Brief: Reproduce the entries from their first line up to and including the line with "swept_tube(lead_path(i), lead_r, 8);". Leave out everything after it.

━━━━━━━━

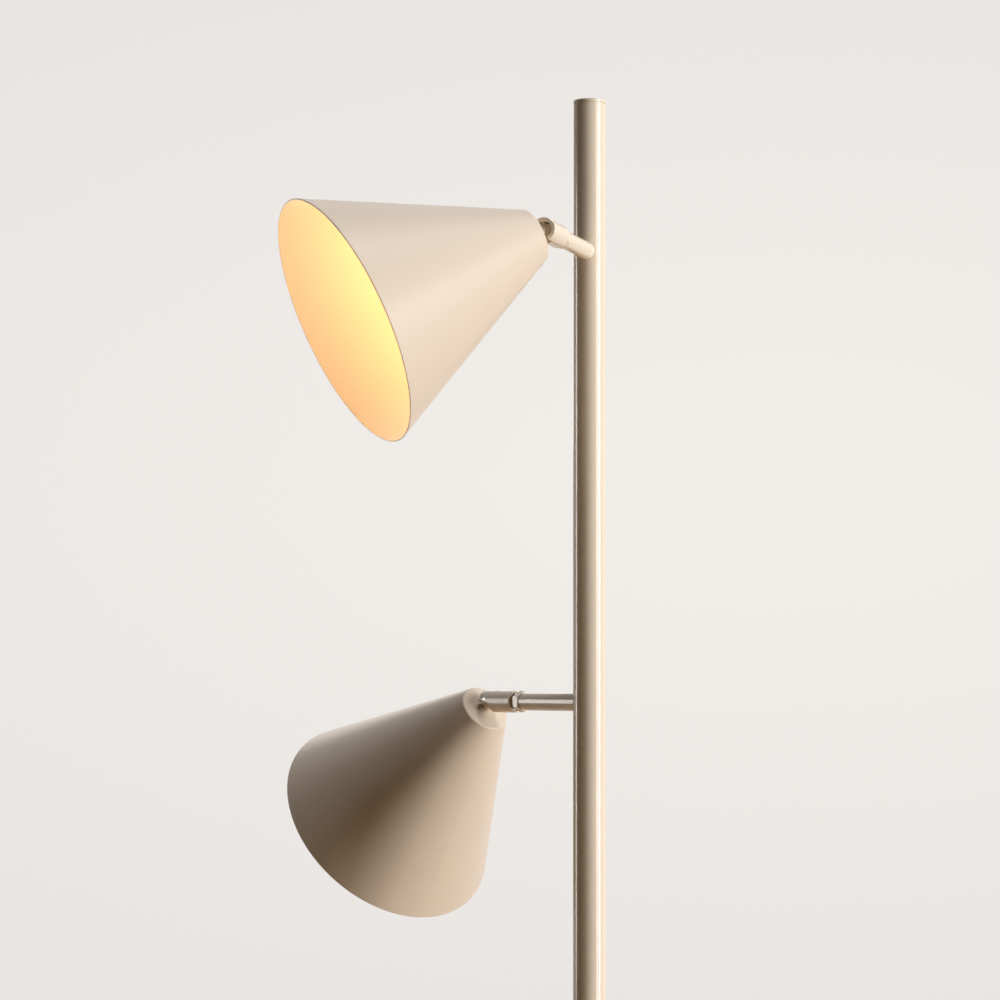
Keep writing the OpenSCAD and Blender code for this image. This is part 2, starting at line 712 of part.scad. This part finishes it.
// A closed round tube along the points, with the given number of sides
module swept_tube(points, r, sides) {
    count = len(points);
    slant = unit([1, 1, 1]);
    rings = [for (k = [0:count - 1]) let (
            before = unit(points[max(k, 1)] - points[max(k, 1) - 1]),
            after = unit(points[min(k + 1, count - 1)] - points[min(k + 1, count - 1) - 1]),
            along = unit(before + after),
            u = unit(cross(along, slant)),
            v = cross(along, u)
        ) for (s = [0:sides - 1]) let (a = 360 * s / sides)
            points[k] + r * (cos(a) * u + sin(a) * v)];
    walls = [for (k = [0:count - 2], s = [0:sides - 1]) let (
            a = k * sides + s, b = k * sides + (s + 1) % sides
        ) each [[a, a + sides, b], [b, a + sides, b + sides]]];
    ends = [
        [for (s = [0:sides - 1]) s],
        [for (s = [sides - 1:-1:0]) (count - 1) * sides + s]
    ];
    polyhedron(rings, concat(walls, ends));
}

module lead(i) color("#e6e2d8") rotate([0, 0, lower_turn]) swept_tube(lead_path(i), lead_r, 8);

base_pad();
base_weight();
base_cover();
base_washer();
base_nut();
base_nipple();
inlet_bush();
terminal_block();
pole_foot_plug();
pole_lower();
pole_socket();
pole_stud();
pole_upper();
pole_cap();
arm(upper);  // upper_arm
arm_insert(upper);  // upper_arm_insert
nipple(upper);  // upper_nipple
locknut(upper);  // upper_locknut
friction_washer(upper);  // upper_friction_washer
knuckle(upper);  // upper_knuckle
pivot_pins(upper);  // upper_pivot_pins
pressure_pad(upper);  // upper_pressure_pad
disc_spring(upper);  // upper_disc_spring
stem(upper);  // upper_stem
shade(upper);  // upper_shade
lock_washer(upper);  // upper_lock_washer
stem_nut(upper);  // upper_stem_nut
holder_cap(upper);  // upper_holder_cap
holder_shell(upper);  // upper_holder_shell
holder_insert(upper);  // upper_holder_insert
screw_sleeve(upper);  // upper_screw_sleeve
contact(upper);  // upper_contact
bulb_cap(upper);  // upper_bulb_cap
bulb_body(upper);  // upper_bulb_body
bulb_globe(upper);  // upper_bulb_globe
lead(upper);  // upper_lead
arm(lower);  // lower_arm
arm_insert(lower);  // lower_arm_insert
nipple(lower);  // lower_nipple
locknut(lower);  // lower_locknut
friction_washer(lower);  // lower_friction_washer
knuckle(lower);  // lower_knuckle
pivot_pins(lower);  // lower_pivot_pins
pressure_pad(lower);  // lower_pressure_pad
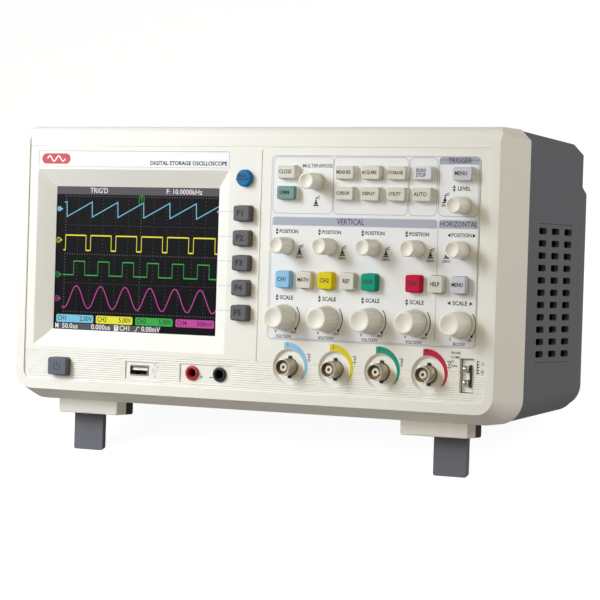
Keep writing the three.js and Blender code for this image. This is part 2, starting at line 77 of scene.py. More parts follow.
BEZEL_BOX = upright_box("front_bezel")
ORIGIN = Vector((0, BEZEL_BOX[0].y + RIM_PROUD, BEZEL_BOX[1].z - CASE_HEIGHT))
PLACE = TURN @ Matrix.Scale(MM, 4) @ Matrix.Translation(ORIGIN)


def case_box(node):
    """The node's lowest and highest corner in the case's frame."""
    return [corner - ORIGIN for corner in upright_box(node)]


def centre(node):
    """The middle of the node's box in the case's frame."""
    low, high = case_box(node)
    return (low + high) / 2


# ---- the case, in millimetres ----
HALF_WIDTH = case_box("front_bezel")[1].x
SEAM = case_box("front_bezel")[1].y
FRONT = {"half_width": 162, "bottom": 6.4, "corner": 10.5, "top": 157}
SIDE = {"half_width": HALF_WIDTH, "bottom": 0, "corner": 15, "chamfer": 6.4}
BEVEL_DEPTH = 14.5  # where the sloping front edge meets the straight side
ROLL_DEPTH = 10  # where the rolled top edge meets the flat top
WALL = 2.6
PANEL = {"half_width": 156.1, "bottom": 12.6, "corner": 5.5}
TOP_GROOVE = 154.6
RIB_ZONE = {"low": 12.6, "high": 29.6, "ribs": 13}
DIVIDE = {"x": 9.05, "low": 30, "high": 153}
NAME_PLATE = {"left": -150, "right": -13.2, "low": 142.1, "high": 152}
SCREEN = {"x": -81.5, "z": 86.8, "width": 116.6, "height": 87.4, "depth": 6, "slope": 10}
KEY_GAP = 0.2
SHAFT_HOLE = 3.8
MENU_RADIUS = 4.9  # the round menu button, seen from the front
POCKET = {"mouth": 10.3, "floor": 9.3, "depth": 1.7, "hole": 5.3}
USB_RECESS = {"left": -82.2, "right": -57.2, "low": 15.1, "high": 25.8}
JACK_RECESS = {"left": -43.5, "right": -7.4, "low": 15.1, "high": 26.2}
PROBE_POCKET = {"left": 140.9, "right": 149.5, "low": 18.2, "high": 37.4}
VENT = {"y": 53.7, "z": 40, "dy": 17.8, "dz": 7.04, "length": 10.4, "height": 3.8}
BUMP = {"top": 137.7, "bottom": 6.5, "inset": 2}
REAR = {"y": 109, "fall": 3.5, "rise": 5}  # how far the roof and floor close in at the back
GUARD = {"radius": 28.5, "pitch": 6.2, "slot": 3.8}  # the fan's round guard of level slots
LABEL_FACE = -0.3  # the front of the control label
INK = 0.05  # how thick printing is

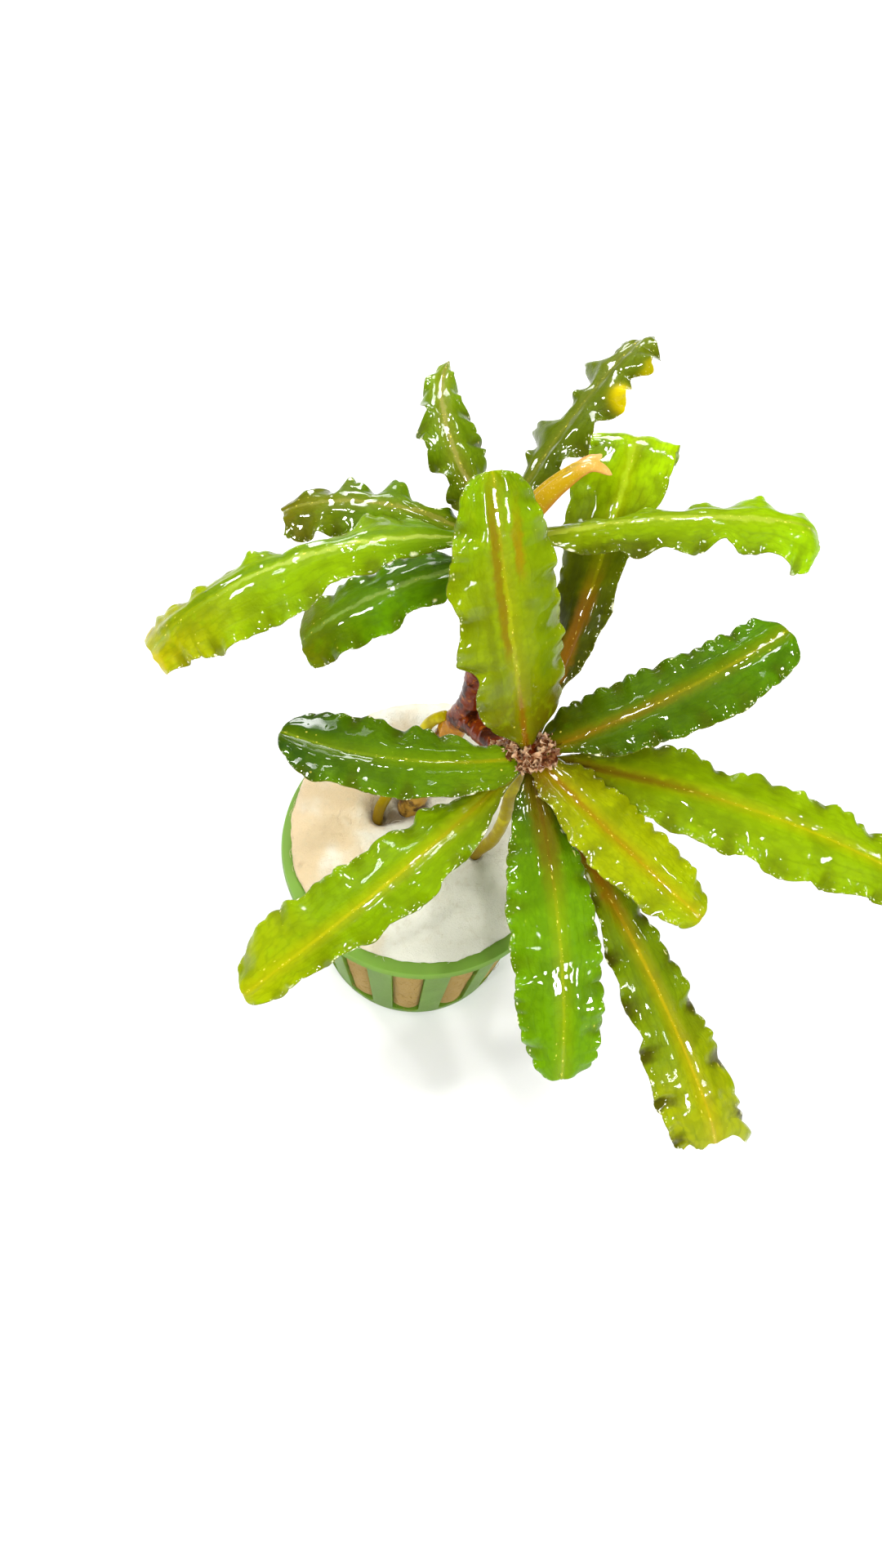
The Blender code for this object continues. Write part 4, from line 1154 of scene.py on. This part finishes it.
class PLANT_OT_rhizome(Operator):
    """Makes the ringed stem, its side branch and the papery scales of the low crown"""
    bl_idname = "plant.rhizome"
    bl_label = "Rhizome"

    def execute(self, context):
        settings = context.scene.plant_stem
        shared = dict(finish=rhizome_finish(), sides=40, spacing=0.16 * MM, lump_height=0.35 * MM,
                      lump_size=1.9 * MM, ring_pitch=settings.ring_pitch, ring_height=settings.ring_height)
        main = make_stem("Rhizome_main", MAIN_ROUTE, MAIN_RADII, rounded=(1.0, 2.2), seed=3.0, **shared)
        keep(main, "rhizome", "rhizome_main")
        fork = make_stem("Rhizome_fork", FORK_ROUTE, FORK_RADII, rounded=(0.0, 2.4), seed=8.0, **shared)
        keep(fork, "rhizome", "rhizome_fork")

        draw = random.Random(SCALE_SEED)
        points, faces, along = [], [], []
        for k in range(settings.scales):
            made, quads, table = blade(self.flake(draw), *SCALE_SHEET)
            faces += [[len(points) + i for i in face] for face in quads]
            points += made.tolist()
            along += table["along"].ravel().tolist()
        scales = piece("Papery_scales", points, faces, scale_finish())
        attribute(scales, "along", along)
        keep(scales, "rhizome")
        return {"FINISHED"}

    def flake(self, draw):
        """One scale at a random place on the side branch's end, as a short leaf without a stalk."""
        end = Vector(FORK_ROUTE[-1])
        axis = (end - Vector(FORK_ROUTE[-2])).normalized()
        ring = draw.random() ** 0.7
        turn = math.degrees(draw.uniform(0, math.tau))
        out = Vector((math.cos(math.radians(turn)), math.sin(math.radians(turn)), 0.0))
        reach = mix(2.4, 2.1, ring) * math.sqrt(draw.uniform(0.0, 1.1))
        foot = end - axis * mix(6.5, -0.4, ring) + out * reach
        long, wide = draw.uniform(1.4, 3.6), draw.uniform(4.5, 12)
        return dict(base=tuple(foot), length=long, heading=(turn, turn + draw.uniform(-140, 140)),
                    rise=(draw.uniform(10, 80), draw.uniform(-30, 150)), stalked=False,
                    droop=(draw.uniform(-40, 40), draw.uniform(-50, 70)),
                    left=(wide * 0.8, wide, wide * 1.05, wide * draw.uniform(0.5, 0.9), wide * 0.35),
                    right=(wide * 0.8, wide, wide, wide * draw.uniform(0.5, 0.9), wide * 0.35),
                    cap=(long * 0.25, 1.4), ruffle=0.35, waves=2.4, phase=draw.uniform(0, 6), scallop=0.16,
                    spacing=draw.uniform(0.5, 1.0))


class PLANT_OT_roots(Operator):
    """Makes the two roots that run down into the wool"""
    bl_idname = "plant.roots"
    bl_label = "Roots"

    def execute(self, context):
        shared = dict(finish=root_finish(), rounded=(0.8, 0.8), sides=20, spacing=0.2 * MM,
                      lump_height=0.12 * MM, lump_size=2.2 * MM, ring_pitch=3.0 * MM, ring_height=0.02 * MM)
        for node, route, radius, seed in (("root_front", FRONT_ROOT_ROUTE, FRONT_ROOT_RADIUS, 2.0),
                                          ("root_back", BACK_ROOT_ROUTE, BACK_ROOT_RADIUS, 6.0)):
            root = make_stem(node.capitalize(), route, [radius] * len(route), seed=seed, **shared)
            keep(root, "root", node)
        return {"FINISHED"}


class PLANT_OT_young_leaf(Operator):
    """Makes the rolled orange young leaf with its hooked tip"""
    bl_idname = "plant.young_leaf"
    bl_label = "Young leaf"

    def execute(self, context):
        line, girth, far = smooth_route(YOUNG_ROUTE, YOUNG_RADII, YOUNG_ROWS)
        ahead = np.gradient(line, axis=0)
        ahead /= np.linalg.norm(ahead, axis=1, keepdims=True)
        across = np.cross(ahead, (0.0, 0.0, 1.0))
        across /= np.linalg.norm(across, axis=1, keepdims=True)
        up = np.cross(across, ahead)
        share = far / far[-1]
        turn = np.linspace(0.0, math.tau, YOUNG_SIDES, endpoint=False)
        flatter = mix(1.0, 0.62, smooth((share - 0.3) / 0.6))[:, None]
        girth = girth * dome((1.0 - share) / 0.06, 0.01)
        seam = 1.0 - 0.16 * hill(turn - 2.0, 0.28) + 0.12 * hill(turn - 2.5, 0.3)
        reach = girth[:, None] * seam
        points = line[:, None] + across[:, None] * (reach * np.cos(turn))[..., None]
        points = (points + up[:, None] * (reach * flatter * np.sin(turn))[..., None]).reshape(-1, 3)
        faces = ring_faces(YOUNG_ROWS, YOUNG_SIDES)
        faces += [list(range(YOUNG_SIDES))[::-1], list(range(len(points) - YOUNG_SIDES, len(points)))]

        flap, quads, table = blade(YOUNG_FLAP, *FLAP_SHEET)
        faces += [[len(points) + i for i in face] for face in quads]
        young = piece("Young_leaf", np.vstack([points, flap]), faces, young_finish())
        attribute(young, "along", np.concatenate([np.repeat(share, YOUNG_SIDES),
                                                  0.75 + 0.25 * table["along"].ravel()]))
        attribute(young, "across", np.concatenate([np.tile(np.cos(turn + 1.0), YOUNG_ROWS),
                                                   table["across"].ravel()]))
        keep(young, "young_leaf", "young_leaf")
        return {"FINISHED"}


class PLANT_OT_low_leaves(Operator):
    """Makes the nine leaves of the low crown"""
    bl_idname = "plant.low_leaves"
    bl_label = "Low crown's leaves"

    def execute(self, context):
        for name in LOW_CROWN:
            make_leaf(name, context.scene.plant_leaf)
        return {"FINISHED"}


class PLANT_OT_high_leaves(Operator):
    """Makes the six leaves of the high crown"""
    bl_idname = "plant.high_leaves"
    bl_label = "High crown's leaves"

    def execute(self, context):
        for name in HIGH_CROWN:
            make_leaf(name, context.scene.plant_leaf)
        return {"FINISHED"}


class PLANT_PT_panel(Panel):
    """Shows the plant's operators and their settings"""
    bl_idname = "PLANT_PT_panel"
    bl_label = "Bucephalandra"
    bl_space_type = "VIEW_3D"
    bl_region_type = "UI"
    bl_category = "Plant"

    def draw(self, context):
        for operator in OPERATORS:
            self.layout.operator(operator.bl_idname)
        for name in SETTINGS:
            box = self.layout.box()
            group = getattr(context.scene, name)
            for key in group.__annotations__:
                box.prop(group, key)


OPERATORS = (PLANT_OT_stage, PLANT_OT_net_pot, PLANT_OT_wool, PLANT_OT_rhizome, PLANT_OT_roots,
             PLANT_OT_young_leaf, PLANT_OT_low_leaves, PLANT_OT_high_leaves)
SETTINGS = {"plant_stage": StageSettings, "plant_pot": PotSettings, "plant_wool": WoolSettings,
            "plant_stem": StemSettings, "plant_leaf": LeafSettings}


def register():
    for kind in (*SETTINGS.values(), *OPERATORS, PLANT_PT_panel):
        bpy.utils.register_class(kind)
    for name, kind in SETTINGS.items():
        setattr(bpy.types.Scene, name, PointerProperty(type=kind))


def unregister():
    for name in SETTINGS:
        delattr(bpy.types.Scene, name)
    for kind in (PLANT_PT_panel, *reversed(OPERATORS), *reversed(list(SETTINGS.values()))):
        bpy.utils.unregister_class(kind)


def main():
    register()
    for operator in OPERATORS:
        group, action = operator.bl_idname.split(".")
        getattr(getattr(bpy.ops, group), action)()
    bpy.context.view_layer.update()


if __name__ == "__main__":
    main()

━━━━━━━━

Task answer:
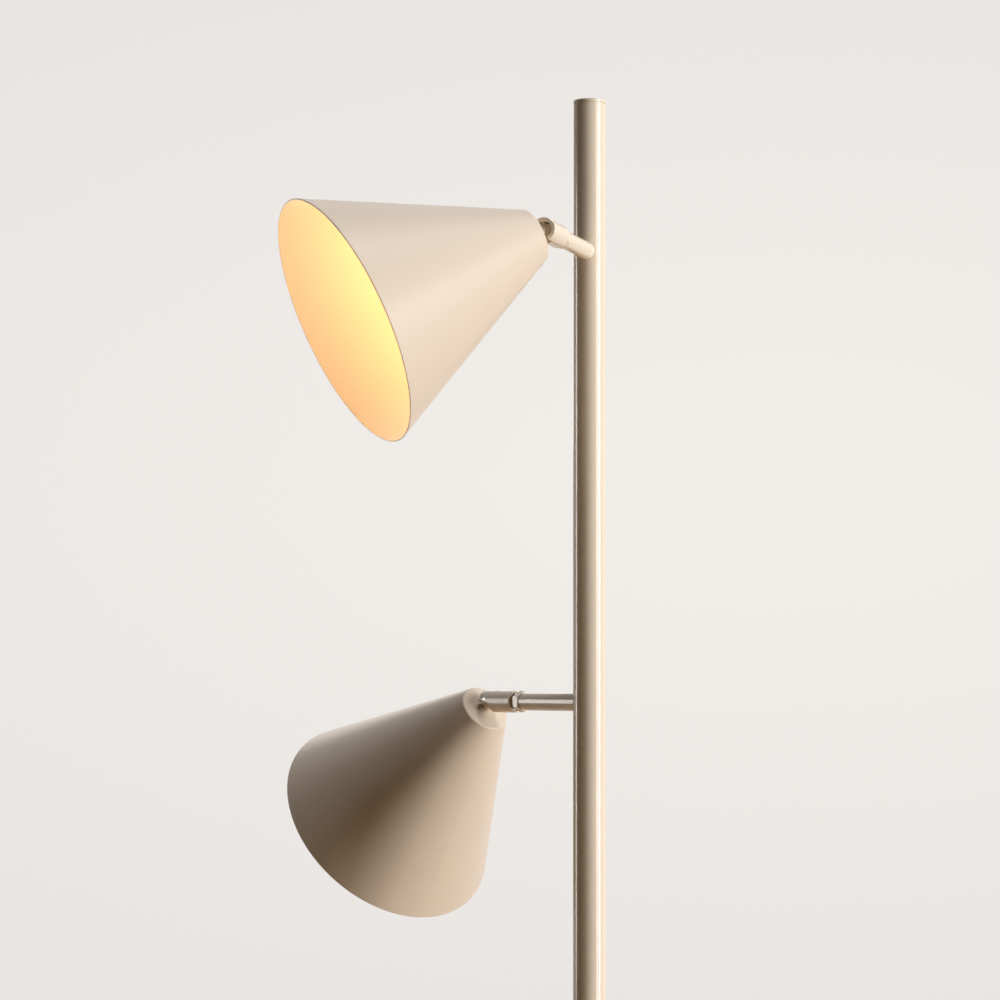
Keep writing the OpenSCAD and Blender code for this image. This is part 2, starting at line 712 of part.scad. This part finishes it.
// A closed round tube along the points, with the given number of sides
module swept_tube(points, r, sides) {
    count = len(points);
    slant = unit([1, 1, 1]);
    rings = [for (k = [0:count - 1]) let (
            before = unit(points[max(k, 1)] - points[max(k, 1) - 1]),
            after = unit(points[min(k + 1, count - 1)] - points[min(k + 1, count - 1) - 1]),
            along = unit(before + after),
            u = unit(cross(along, slant)),
            v = cross(along, u)
        ) for (s = [0:sides - 1]) let (a = 360 * s / sides)
            points[k] + r * (cos(a) * u + sin(a) * v)];
    walls = [for (k = [0:count - 2], s = [0:sides - 1]) let (
            a = k * sides + s, b = k * sides + (s + 1) % sides
        ) each [[a, a + sides, b], [b, a + sides, b + sides]]];
    ends = [
        [for (s = [0:sides - 1]) s],
        [for (s = [sides - 1:-1:0]) (count - 1) * sides + s]
    ];
    polyhedron(rings, concat(walls, ends));
}

module lead(i) color("#e6e2d8") rotate([0, 0, lower_turn]) swept_tube(lead_path(i), lead_r, 8);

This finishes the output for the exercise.